The first thing I do is tithe, which is 10 percent of my paycheck. Second, I pay off my credit card bills. Third, I move most of my money into my savings, leaving myself anywhere from $200-$400 of spending money per paycheck in my checking account. I’m then free to spend the $200-$400 on food, drinks, clothes, and whatever I see fit.
Now obviously this will be different for everybody. I live at home (and will for as long as I can, because the SAVINGS), but many people pay rent, perhaps pay monthly for various insurance, or are paying off student loans. Whatever your monetary responsibilities, always keep personal spending last and set (and maintain) a limit. That’s the only way you’ll ever save money and not go into debt.

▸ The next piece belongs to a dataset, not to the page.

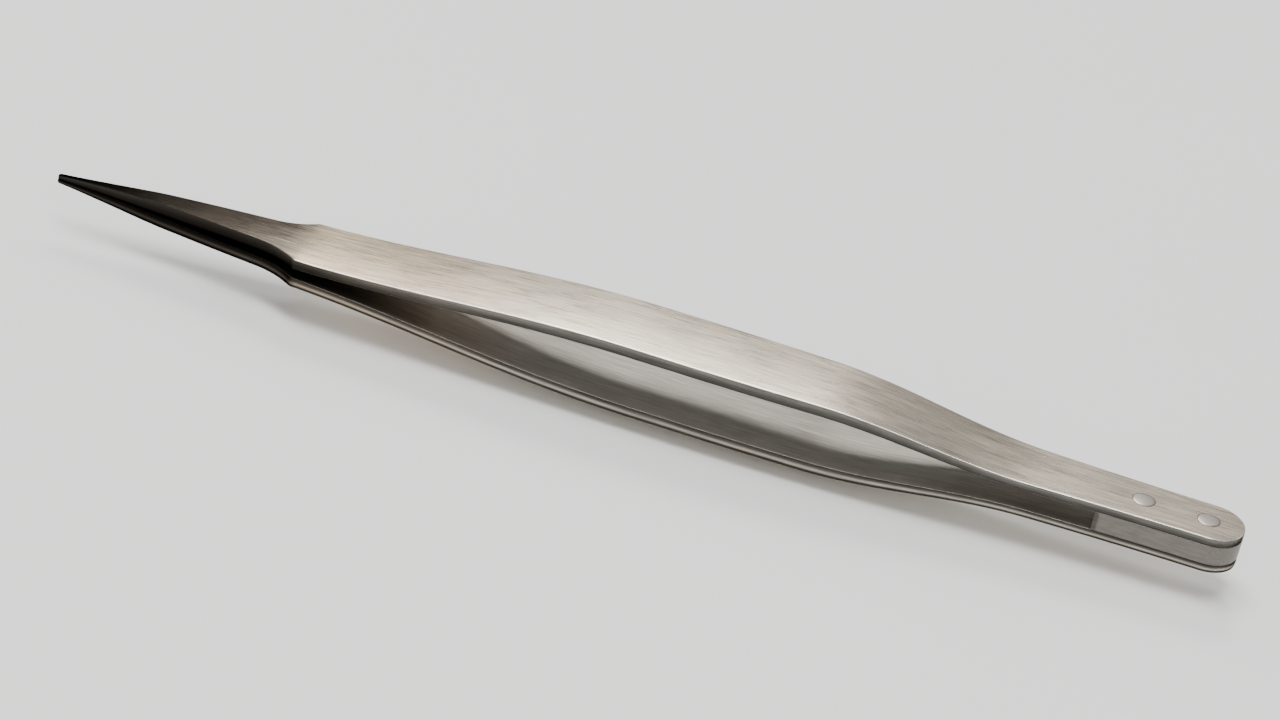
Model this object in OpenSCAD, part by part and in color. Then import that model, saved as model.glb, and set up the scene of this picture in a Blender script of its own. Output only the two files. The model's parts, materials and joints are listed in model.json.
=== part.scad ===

4. Don’t touch your savings 一 ever.
Once you move money into your savings account, make a rule that you’re not allowed to touch it … ever. If your checking account is $0 and you say to yourself, “Well, I’ll just take a few dollars from my savings this time,” before you know it, your savings account will also be $0. If you set this limit for yourself, then you’ll be more cognizant of your spending 一 especially when you’re now allowed to dip into your savings. Remember: Every dollar you take out of your savings is a dollar you’re taking from your future.
5. Always pay your credit card bills on the same day each month.
Consistency is key for a lot of things in life, and this definitely applies to your bills. Humans are creatures of habit 一 we get up at the same time, sit in the exact same area of the auditorium, and follow routines. Why? Because it’s dependable and safe, and we like predictability.
My credit card deadlines are the 12th and 17th of each month, so I pay them both on the 10th. That way, I don’t have to worry about them anymore, and I’m meeting both deadlines ahead of schedule. This shows credit card companies that you’re consistent and responsible. Do you want to be that client that always pays the minimum $20 at 11:57 pm on the due date? Or the one that consistently pays off their entire bill at the same time each month?
6. Always pay the full credit card bill, not just the minimum amount.
Obviously the first step to improving your credit score is to pay your bills on time. But another way to raise that credit score is to pay the full bill, NOT just the minimum amount. If you do this, your credit score will go up, and it shows credit card companies that you’re good for your money. It also helps you practice restraint 一 for example, when you see that this month’s credit card bill is $3,000 and your wallet sheds little leather tears, you’ll know for next time that you need to control your spending. What would you rather have to pay off, a $350 bill or a $3,500 bill?
7. Never spend more than you actually have.
I thought this went without saying, but apparently I still need to say it: NEVER use your credit card to buy something that costs more money than you physically have in the bank. It’s too much of a risk, especially if it’s on something that isn’t essential. Do you really need to buy that new TV (no matter how wonderful and beautiful the picture is)? Do you really need that VIP table at the club? Do you really need a fifth designer purse?
If you really, really want something, then when you’ve saved enough money to actually afford it, you’ll still be willing to shell out the cash 一 except you’ll be good for it. And in that time, you can decide if you still actually want it. Trust me, you can have your cake and eat it too while still improving your credit score.
These are all common-sense things, but they will take discipline to put into practice. However, if you make these small changes, I promise you that you’ll be able to save for the future, better your credit score, and still have enough left over to have fun.
I’m not a financial advisor by ANY means, but these are all things I’ve actually been practicing in my life, and they have worked for me. My savings account has been growing fairly steadily, my credit score has never been higher, and I’ve been able to pay for my gas, car insurance, and other bills while still being able to treat myself. It is possible. All it takes is a little self-control and dedication.